O presidente francês Sarkozy declarou-se muito preocupado com a crescente secularização na Europa e apela ao retorno dos valores religiosos cristãos, cimento e raiz da sociedade europeia. Não sei se a declaração teve como objectivo agradar ao Papa e ao Vaticano, ou tentar minorar a sua baixa popularidade junto de grande parte da sociedade francesa, ferida com uma certa vida escandalosa que Sarkozy tem levado ultimamente, juntamente com a sua namorada.

O apelo do presidente pronunciando-se pela necessidade de mais crentes (!?) é, no mínimo, patético. Se não foi para agradar ou tentar reduzir a sua baixa popularidade, foi porque deve estar com medo da expansão do Islamismo na Europa, nomeadamente na França. Por outro lado, parece que Sarkozy entende também que a crescente violência que se faz sentir tem origem no materialismo e secularização da sociedade europeia.

Aos menos atentos, talvez a posição do presidente francês agrade e venha explicar as dificuldades que a actual sociedade vem sentindo. No entanto, parece que as coisas não são bem assim.

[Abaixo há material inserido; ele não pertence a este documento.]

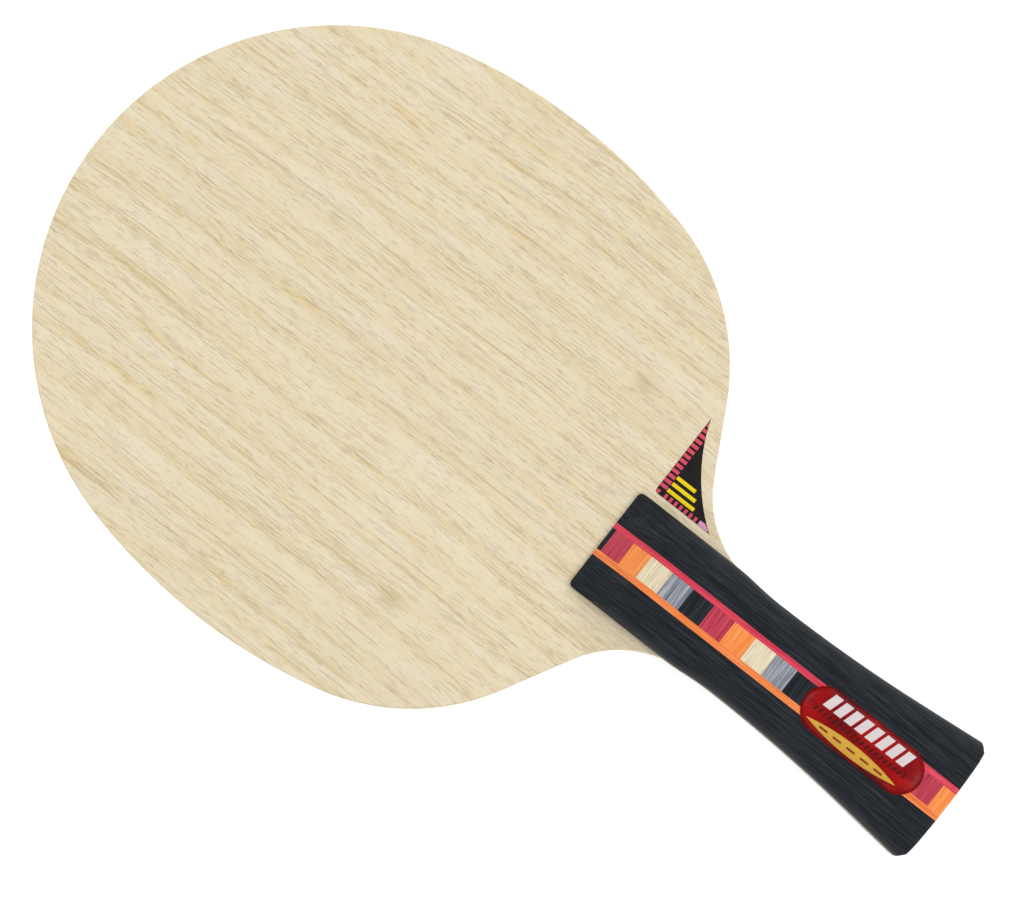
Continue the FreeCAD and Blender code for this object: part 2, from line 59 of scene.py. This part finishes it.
class Finish:
    """A material under construction. Pattern sizes are millimetres on the object."""

    def __init__(self, name, roughness=0.5, specular=0.5):
        self.material = bpy.data.materials.new(name)
        self.material.use_nodes = True
        self.tree = self.material.node_tree
        self.shader = self.tree.nodes["Principled BSDF"]
        self.feed(self.shader, {"Roughness": roughness, "Specular IOR Level": specular})
        coordinates = self.node("TexCoord")
        self.place = coordinates.outputs["Object"]
        self.normal = coordinates.outputs["Normal"]

    def feed(self, node, inputs):
        """Sets or links a node's inputs, which are given by name or by number."""
        for name, value in inputs.items():
            if isinstance(value, bpy.types.NodeSocket):
                self.tree.links.new(value, node.inputs[name])
            else:
                node.inputs[name].default_value = value

    def node(self, kind, inputs=None, **settings):
        """A new shader node with its settings and inputs."""
        item = self.tree.nodes.new("ShaderNode" + kind)
        for name, value in settings.items():
            setattr(item, name, value)
        self.feed(item, inputs or {})
        return item

    def math(self, operation, *values):
        """The result of a Math node; MULTIPLY_ADD is the first times the second plus the third."""
        return self.node("Math", dict(enumerate(values)), operation=operation).outputs[0]

    def vector(self, operation, *values):
        """The result of a Vector Math node that gives a vector or a colour."""
        return self.node("VectorMath", dict(enumerate(values)), operation=operation).outputs[0]

    def noise(self, size, detail=2.0, roughness=0.5, place=None):
        """Soft noise whose lumps are about size = (x, y, z) millimetres."""
        scale = [1 / (length * MM) for length in size]
        stretched = self.node("Mapping", {"Vector": place or self.place, "Scale": scale})
        inputs = {
            "Vector": stretched.outputs["Vector"],
            "Scale": 1.0,
            "Detail": detail,
            "Roughness": roughness,
        }
        return self.node("TexNoise", inputs).outputs["Fac"]

    def remap(self, value, low, high, to_low=0.0, to_high=1.0):
        """Takes low..high to to_low..to_high, with soft ends, and stops there."""
        inputs = {
            "Value": value,
            "From Min": low,
            "From Max": high,
            "To Min": to_low,
            "To Max": to_high,
        }
        return self.node("MapRange", inputs, interpolation_type="SMOOTHSTEP").outputs["Result"]

    def ramp(self, value, *stops):
        """A colour or a grey level for a value between 0 and 1; stops are (position, colour)."""
        item = self.node("ValToRGB", {"Fac": value})
        elements = item.color_ramp.elements
        while len(elements) < len(stops):
            elements.new(0.5)
        for element, (position, colour) in zip(elements, stops):
            element.position = position
            element.color = colour
        return item.outputs["Color"]

    def mix(self, amount, first, second):
        """Goes from the first colour to the second as amount goes from 0 to 1."""
        item = self.node("Mix", data_type="RGBA")
        self.feed(item, {0: amount, 6: first, 7: second})
        return item.outputs[2]

    def colour(self, value):
        self.feed(self.shader, {"Base Color": value})

    def rough(self, value):
        self.feed(self.shader, {"Roughness": value})

    def bump(self, height, depth_mm):
        inputs = {"Height": height, "Distance": depth_mm * MM, "Strength": 1.0}
        self.feed(self.shader, {"Normal": self.node("Bump", inputs).outputs["Normal"]})


# ---- face veneer ------------------------------------------------------------------------

RING_SPACING = 7.5 * MM
RING_SWING = 3.4  # how many rings the pattern strays sideways along the blade

# Pin knots in the front veneer: the x and y of each in millimetres, the radius at which they
# have faded out, and how far their edge strays.
PIN_KNOTS = ((-43.4, 5.7), (35.1, -10.6))
PIN_KNOT_RADIUS = 3.6 * MM
PIN_KNOT_STRAY = 2.4 * MM

# Width and length in millimetres of each kind of pore, and the noise level at which it starts.
PORES = ((0.17, 5.0, 0.835), (0.16, 2.8, 0.84), (0.17, 13.0, 0.84))


def wander(finish):
    """The place, moved sideways in long and in short waves, for grain that isn't straight."""
    long_reach, short_reach = 7.0 * MM, 1.6 * MM
    long_wave = finish.noise((60, 95, 9), detail=1.0)
    short_wave = finish.noise((11, 46, 4), detail=1.0)
    drift = finish.math("MULTIPLY_ADD", long_wave, long_reach, -long_reach / 2)
    drift = finish.math("MULTIPLY_ADD", short_wave, short_reach, drift)
    offset = finish.node("CombineXYZ", {"X": drift}).outputs["Vector"]
    return finish.vector("ADD", finish.place, offset)


def growth_rings(finish, place):
    """1 soon after the start of each ring, falling to 0 before the next."""
    across = finish.node("SeparateXYZ", {0: place}).outputs["X"]
    swing = finish.math("MULTIPLY", finish.noise((34, 150, 9), detail=2.0), RING_SWING)
    phase = finish.math("FRACT", finish.math("MULTIPLY_ADD", across, 1 / RING_SPACING, swing))
    profile = finish.ramp(
        phase,
        (0.0, grey(0.2)),
        (0.12, grey(1.0)),
        (0.3, grey(0.6)),
        (0.55, grey(0.15)),
        (0.85, grey(0.0)),
    )
    broken = finish.remap(finish.noise((2.6, 70, 3.5), detail=3.0), 0.34, 0.6, 0.45, 1.0)
    return finish.math("MULTIPLY", profile, broken)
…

Desde a Revolução Francesa, felizmente, os Estados foram progredindo para uma cada vez maior separação entre a Igreja e o Estado. Digo felizmente porque o poder temporal exercido pela Igreja sempre se revelou retrógrado, inquisitorial e anti progressista. Por imposição da Igreja fomos obrigados a acreditar durante quinze séculos que a Terra era o centro do Universo e, ainda estaríamos numa situação semelhante se a Igreja tivesse mantido o seu poder e as suas prerrogativas. Quando hoje se mostra aberta à concórdia e à paz, trata-se de pura hipocrisia, porque, no fundo, mantém-se igual a ela mesma, como sempre foi – vejam-se os últimos consulados papais e o que fizeram das propostas de abertura do Concílio Vaticano II.

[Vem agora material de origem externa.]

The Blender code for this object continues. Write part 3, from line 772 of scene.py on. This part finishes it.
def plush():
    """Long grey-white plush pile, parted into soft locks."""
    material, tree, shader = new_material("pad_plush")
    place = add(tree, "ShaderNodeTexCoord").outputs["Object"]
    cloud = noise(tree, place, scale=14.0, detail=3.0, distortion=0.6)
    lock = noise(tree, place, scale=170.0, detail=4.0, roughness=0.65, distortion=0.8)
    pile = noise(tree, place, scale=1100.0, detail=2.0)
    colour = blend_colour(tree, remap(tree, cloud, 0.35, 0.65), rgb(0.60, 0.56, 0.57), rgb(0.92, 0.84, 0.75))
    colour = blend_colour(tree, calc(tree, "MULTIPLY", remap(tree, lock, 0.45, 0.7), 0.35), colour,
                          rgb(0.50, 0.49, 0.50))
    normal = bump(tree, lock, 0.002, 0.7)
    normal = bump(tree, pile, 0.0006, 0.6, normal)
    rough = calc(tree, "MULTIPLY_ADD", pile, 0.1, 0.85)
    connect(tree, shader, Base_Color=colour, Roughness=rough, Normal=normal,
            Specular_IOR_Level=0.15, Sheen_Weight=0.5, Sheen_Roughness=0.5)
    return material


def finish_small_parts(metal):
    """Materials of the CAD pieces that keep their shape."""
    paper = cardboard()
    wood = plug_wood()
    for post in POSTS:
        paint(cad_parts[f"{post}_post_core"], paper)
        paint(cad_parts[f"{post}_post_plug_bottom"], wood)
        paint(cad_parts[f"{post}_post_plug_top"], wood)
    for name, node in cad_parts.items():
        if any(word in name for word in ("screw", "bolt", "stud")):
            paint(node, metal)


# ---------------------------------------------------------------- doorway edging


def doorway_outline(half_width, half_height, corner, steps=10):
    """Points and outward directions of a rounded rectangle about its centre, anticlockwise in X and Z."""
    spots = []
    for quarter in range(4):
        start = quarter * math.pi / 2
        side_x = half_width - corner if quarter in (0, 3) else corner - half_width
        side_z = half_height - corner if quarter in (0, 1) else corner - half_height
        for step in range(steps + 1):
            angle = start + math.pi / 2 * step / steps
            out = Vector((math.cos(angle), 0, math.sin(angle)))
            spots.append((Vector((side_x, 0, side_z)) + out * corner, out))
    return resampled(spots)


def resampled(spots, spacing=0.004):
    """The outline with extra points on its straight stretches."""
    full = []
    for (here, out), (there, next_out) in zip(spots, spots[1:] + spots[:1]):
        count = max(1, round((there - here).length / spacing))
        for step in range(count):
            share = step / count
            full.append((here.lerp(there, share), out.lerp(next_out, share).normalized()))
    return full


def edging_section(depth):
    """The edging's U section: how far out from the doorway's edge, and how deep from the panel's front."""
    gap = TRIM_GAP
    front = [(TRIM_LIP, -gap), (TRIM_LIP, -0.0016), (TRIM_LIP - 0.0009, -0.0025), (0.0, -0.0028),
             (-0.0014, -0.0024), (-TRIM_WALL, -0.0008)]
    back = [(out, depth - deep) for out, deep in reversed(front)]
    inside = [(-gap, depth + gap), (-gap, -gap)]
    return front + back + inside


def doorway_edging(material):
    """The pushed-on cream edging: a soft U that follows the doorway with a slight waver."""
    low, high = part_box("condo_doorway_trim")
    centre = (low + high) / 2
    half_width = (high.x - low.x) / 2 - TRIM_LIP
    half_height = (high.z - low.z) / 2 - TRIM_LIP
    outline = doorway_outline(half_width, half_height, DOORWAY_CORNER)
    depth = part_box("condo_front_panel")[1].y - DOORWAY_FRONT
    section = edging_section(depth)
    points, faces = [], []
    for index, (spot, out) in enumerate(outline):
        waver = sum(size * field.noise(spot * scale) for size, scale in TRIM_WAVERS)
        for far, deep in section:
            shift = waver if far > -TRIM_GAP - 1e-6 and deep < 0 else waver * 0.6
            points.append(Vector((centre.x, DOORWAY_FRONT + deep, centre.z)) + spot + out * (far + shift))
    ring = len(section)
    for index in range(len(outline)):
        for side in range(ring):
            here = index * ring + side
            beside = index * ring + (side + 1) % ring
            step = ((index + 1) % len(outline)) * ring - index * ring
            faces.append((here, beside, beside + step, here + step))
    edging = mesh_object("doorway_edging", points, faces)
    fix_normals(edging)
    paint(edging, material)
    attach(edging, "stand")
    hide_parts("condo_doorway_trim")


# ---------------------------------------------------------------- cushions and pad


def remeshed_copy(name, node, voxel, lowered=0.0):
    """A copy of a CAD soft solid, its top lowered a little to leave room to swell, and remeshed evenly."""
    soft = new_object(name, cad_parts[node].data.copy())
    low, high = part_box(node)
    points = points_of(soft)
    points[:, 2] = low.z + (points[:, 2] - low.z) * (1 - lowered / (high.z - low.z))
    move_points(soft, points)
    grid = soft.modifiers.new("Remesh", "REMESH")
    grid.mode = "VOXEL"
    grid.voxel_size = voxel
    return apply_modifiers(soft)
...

O Sr. Sarkozy tem medo da crescente invasão islâmica da Europa, pois o islamismo é, normalmente, conotado com fanatismo. Com uma certa razão pois, o que conhecemos de datas recentes do islamismo, leva-nos a concluir que se trata de uma religião de fanáticos, que não admite nenhuma espécie de liberdade religiosa ou outra, onde quer que se instalem. O apelo do Sr. Sarkozy seria assim para compensar esse peso islâmico, que cada vez mais se faz sentir. Mas, como escrevi na crónica “Onde estão os Talibãs”, o fanatismo não se encontra apenas entre a religião muçulmana, as sociedades ocidentais estão também cheias de fanáticos à espera de oportunidade para se manifestarem. Portanto, um equilíbrio conseguido com uma certa bipolarização de fanatismos não me parece uma forma segura de melhorar os valores da sociedade e torná-la mais pacífica e fraterna. A chamada “guerra santa” teria então toda a justificação.

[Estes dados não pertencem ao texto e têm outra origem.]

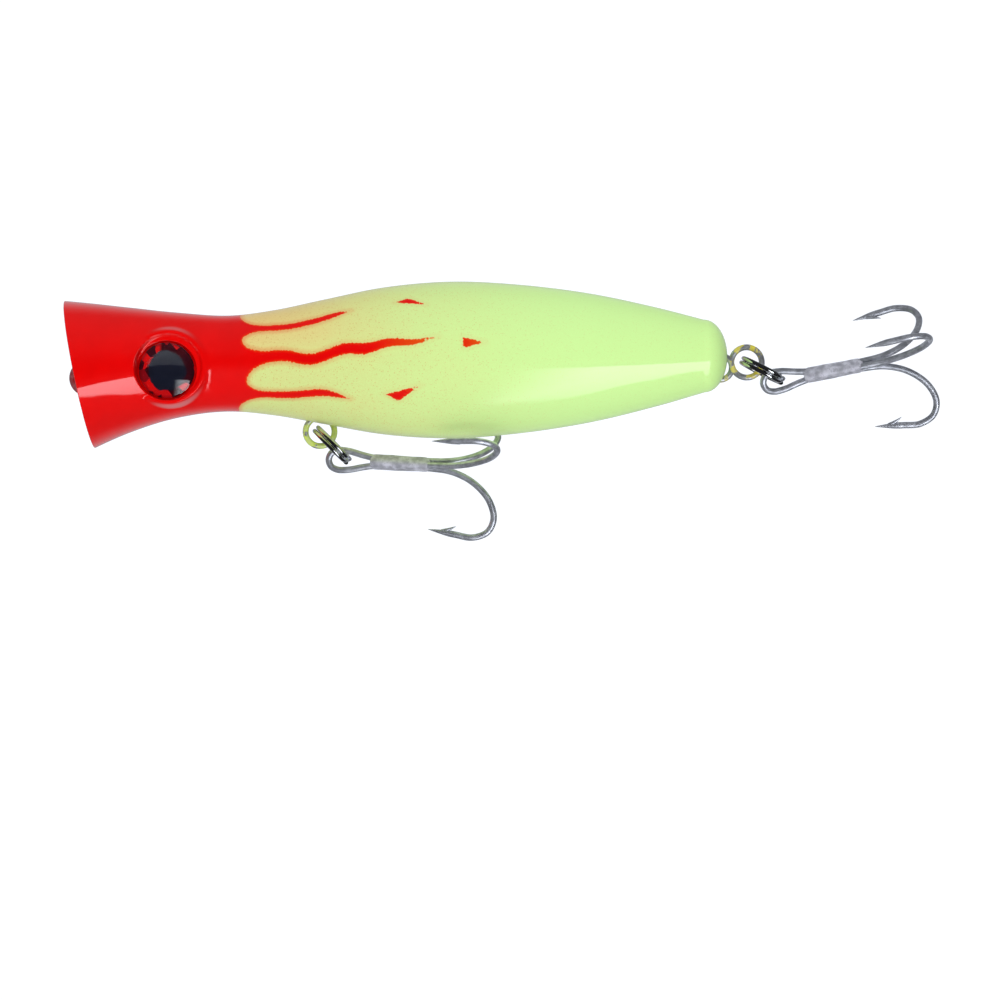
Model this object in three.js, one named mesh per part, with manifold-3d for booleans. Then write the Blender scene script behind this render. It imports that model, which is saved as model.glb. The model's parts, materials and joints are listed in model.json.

Atribuir-se o crescendo de violência à ausência de religião e ao laicismo da sociedade parece-me um grande equívoco. Se nos lembrarmos bem, dificilmente encontramos um conflito que não tenha por pano de fundo ou razão motivadora, a questão religiosa. Por outro lado, as sociedades onde a religião mais se manifesta são as mais violentas. Parece um paradoxo, mas é uma evidência. Não preciso dar exemplos, como o do Brasil, onde a população é extremamente religiosa, e a violência atinge níveis inimagináveis. Vivo numa cidade de 150.000 habitantes onde, durante um mês, há mais homicídios e assaltos sangrentos do que num país, como Portugal, durante um ano. Um estudo recente sobre as cidades dos EUA concluiu que as cidades vermelhas são muito mais violentas do que as cidades azuis. Nos EUA, ao contrário da Europa, as cidades vermelhas são as mais conservadoras, portanto, as pessoas são mais religiosas, e as cidades azuis são as mais liberais.

Parece-me assim que o Sr. Sarkozy anda mal e está tentando a todo o custo recuperar o prestígio que o fez eleger presidente da França. Só falta pronunciar-se contra o aborto para ter o apoio dos religiosos que ainda restam e, principalmente, da população de origem islâmica.

O aborto é outra forma de violência que turva a sociedade e parece ter-se tornado uma questão incontornável pelos que são contra e pelos que são a favor. As posições extremam-se, por um lado os que se mantêm agarrados aos “dogmas” católicos, pelo outro lado os que se agarram aos “dogmas” científicos. Dizer-se que o problema é da consciência de cada um é considerado hipócrita, porque a pessoa não toma partido. Mas mais hipócrita é a situação que sempre se viveu em que os abortos eram clandestinos, feitos por gente mal preparada, em condições miseráveis, colocando em risco a saúde e a sanidade da mulher que o praticava. Procurava-se esconder uma realidade que sempre existiu, era algo em que ninguém gostava de falar, mas toda a gente sabia. Era a política da avestruz. A legalização do aborto veio trazer à tona da sociedade uma realidade com a qual essa mesma sociedade nunca se sentiu confortável. Dizer-se que o problema reside na consciência de cada um pode ser hipócrita, mas então a própria Igreja Católica o é, quando afirma que a consciência de cada um é inviolável.